Life-cycle analysis of fog types in the Inn Valley, Austria

Fog and low stratus are a widespread phenomena worldwide, influencing the climate system and human activities. They reflect sunlight, reducing incoming solar radiation, yet also trap Earth’s thermal emission, leading to complex interactions that are not yet fully understood. Fog additionally supplies moisture to ecosystems. In terms of their impacts on human activities, fog reduces visibility, disrupting traffic systems, and, when combined with urban air pollution, can adversely affect human health. Although recent satellite-based research has advanced our understanding of fog and low clouds, accurate observations are still needed in order to describe fog life-cycle phases. Ground-based observations of fog life-cycle processes are essential for constraining the physical parametrization of fog formation and dissipation in weather and climate models.­

To fill these gaps, the Karlsruhe Institute of Technology (KIT), as part of ACTRIS (Aerosol, Clouds and Trace Gases Research Infrastructure), has recently developed a mobile facility: KLOCX (Karlsruhe Low Cloud Exploratory Platform). KLOCX combines in-situ and remote sensing instrumentation, delivering high-resolution vertical and temporal data on fog and low-cloud processes.
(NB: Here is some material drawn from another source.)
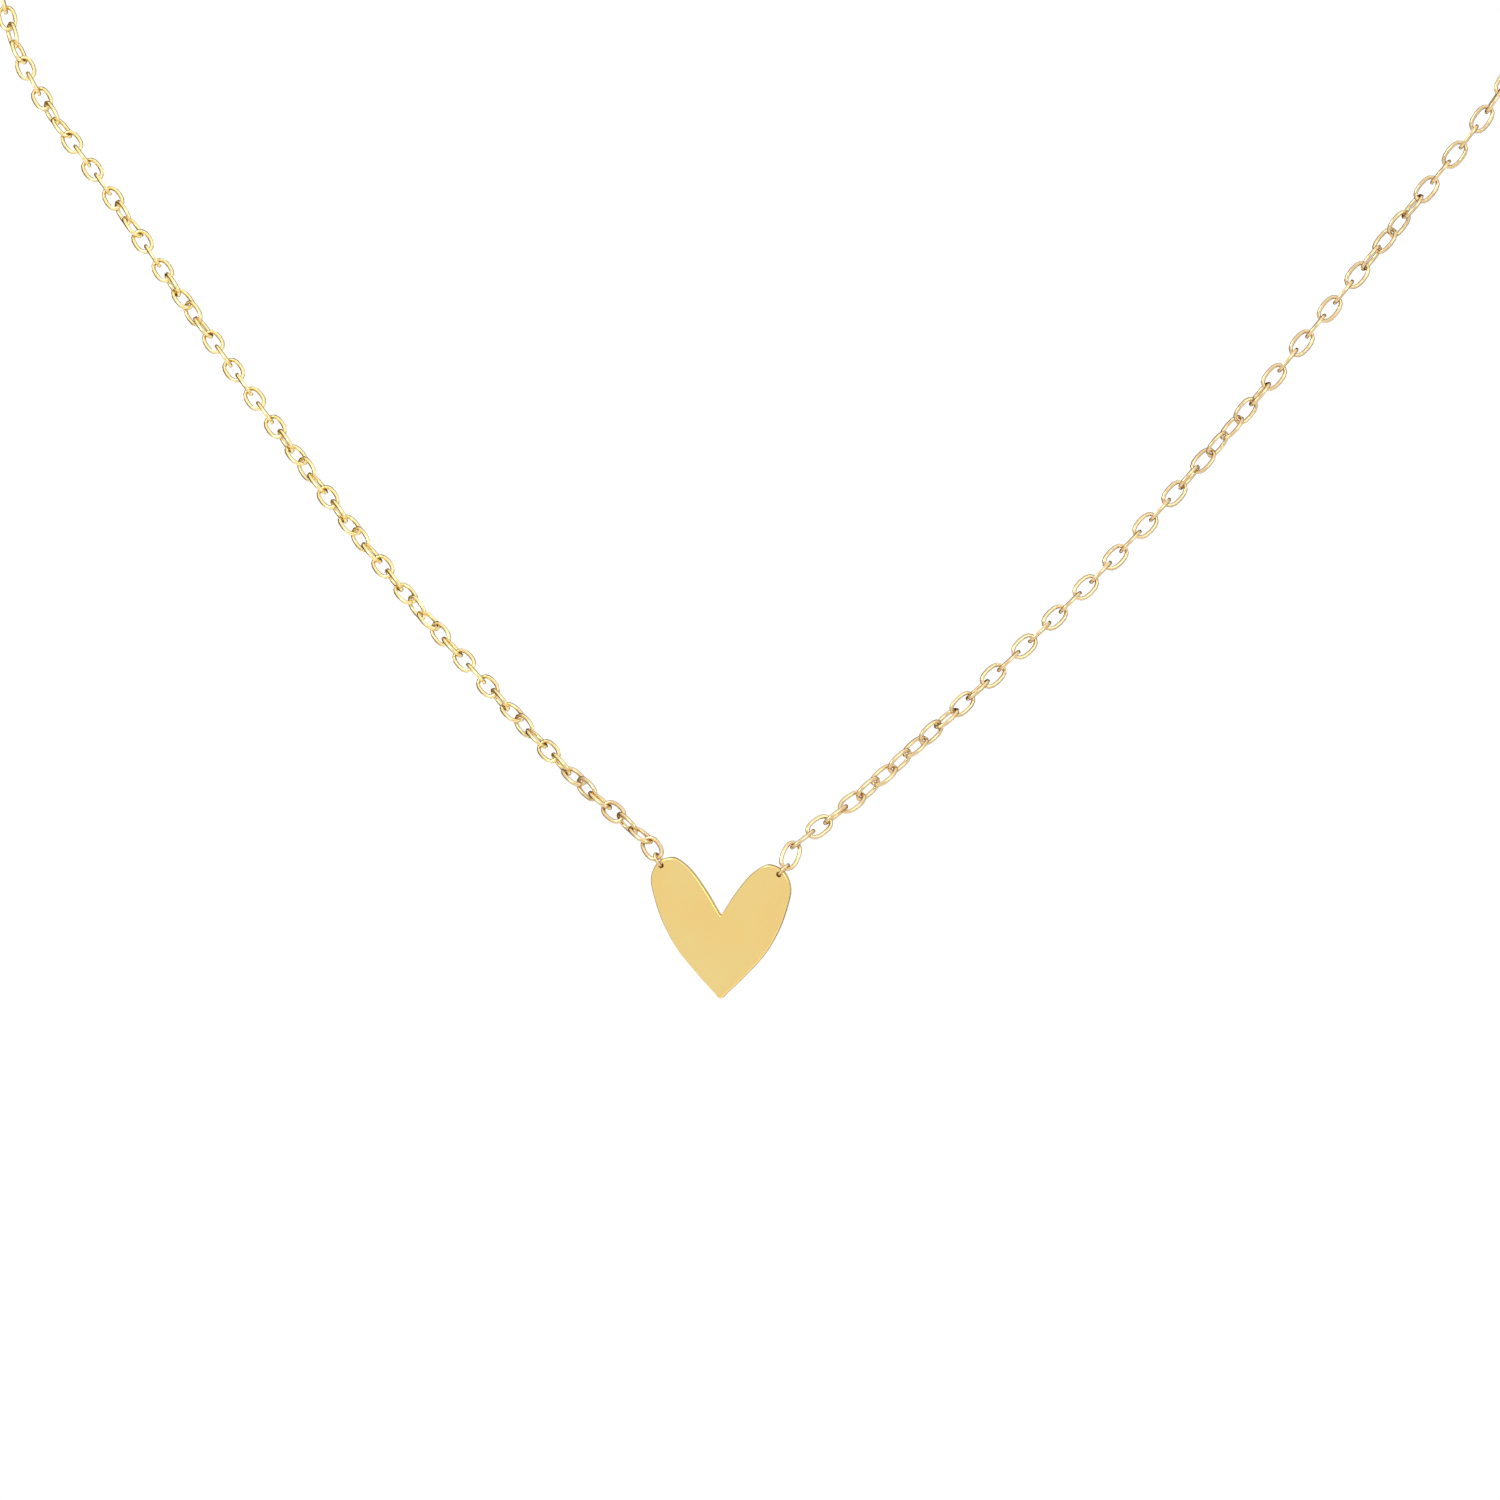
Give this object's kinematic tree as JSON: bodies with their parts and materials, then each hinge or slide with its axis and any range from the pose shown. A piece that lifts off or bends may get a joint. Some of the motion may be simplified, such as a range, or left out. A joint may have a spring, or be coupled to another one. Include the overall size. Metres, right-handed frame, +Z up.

Here, we analyze KLOCX observations from the TEAMx campaign in Austria’s Inn Valley, spanning the full fog season (winter 2024 – spring 2025). The study aims to identify how life cycle-phases differ among fog types and which mechanisms drive those differences. Our methodology comprised three stages: (1) fog event identification, (2) fog-types classification, and (3) life cycle-phases analysis. Thirty-five fog events were detected and classified by their main physical mechanism prior to fog onset, observing predominantly radiation fog (30 cases), followed by cloud-base lowering fog (3), and precipitation fog (2). These events served as the basis for applying an automated life-cycle algorithm that detected the start and end times of each phase using visibility trends and predefined thresholds. Our results show that the average durations of formation, maturity and dissipation phases vary across fog types. These findings improve our understanding of how complex topography interacts with local atmospheric conditions, which is essential for better models and forecasting accuracy.